| EXERCISE REQUIREMENTS |
Quote, with no changes, the lines that run from the top of the material to the line with "foam-core dihedral blades.", both included.

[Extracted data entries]
☆ ☆ ☆ ☆ ☆ ☆ ☆
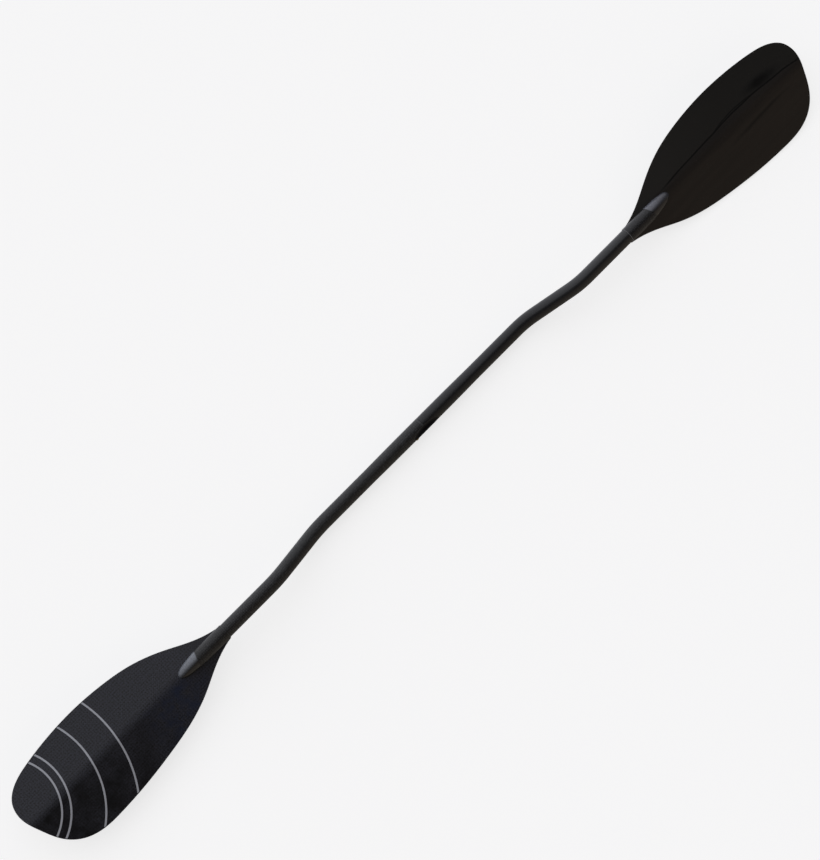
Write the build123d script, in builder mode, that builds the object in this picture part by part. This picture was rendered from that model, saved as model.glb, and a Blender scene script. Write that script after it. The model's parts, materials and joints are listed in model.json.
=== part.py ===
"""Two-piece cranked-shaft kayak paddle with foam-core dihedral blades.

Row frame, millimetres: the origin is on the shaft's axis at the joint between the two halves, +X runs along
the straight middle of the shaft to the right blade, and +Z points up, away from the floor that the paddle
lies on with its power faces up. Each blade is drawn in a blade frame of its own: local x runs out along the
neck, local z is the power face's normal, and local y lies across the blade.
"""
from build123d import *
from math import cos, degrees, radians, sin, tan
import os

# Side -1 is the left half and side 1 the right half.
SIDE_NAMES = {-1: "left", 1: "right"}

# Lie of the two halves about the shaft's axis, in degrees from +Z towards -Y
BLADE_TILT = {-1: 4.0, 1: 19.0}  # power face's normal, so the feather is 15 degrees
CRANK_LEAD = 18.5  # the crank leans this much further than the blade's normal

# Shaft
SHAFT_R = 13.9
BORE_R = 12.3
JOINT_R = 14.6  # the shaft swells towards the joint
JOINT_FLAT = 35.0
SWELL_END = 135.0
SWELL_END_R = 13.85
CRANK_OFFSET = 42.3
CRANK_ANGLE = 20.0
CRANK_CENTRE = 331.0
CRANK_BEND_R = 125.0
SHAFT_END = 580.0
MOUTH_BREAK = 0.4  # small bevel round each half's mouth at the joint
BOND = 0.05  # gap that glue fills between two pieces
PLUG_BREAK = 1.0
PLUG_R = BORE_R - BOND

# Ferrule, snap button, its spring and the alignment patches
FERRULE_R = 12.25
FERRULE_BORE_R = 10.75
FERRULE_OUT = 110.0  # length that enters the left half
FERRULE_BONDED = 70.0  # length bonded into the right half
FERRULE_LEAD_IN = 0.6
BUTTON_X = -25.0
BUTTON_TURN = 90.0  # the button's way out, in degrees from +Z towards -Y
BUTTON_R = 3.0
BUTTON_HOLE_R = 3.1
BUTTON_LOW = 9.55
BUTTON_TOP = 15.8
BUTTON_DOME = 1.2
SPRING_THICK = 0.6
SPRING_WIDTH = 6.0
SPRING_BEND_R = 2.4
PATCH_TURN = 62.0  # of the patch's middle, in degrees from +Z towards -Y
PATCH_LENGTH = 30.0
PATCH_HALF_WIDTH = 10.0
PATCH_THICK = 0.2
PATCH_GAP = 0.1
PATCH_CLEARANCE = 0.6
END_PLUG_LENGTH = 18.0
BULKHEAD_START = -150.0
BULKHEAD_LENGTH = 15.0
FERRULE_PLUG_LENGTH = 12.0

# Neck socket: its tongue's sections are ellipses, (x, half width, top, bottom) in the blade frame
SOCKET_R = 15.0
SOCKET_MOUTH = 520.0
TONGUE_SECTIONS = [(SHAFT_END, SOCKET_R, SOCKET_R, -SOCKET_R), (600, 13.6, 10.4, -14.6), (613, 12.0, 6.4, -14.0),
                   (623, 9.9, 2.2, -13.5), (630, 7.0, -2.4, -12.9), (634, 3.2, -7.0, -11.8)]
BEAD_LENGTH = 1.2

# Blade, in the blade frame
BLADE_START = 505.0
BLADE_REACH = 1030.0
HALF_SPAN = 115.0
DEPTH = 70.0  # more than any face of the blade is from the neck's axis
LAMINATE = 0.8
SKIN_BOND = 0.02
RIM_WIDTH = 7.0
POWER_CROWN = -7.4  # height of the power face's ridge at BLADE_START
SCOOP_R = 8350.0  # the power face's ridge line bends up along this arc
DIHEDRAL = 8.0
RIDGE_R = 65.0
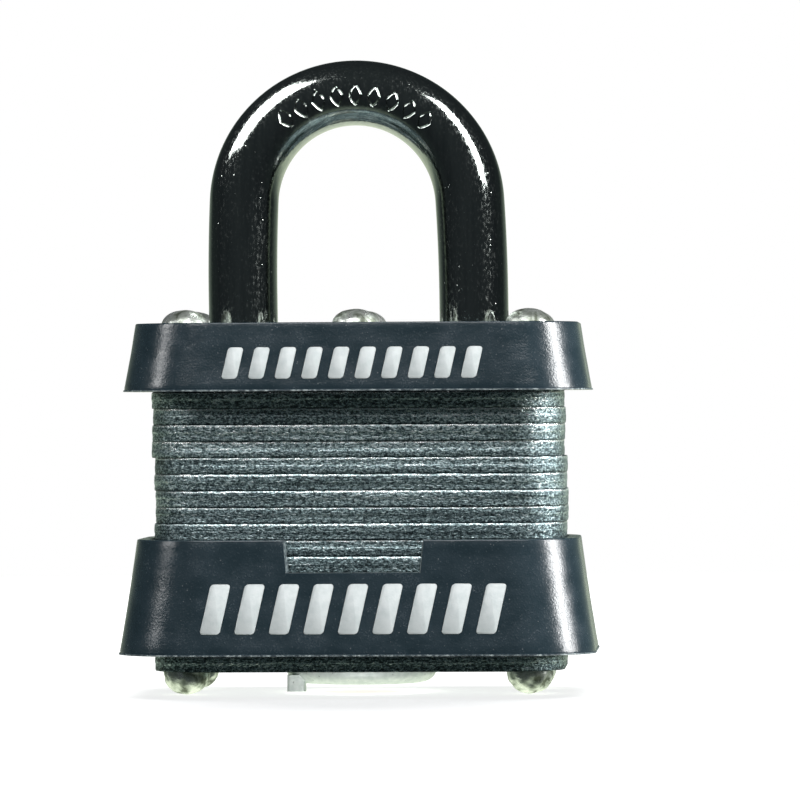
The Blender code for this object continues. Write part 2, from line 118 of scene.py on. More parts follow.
☆ ☆ ☆ ☆ ☆ ☆ ☆
| EXERCISE OUTPUT |
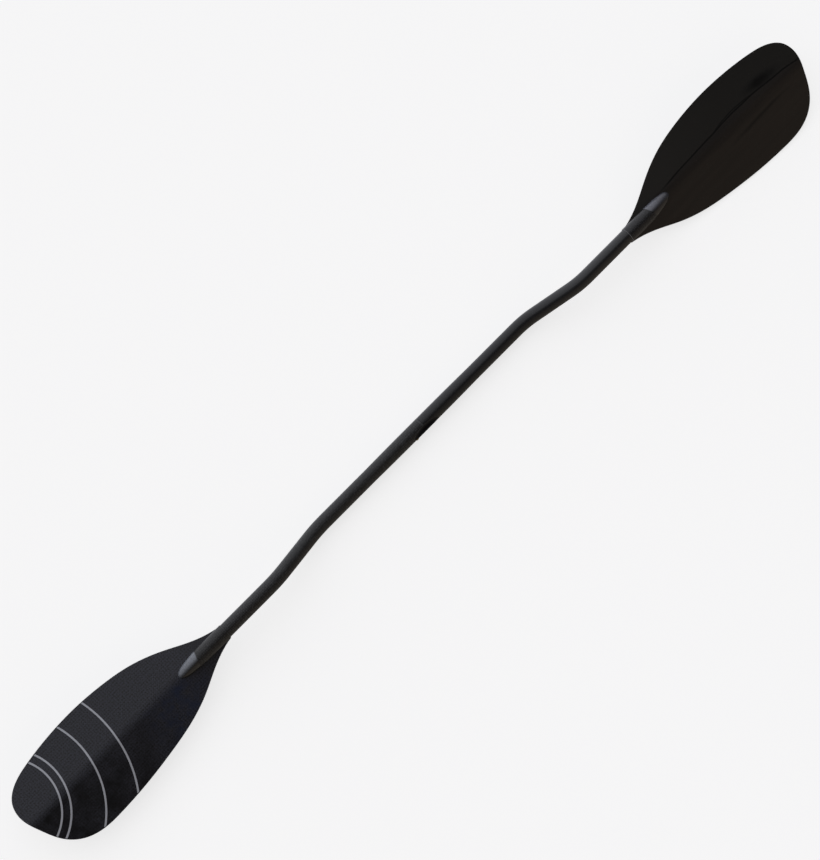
Write the build123d script, in builder mode, that builds the object in this picture part by part. This picture was rendered from that model, saved as model.glb, and a Blender scene script. Write that script after it. The model's parts, materials and joints are listed in model.json.
=== part.py ===
"""Two-piece cranked-shaft kayak paddle with foam-core dihedral blades.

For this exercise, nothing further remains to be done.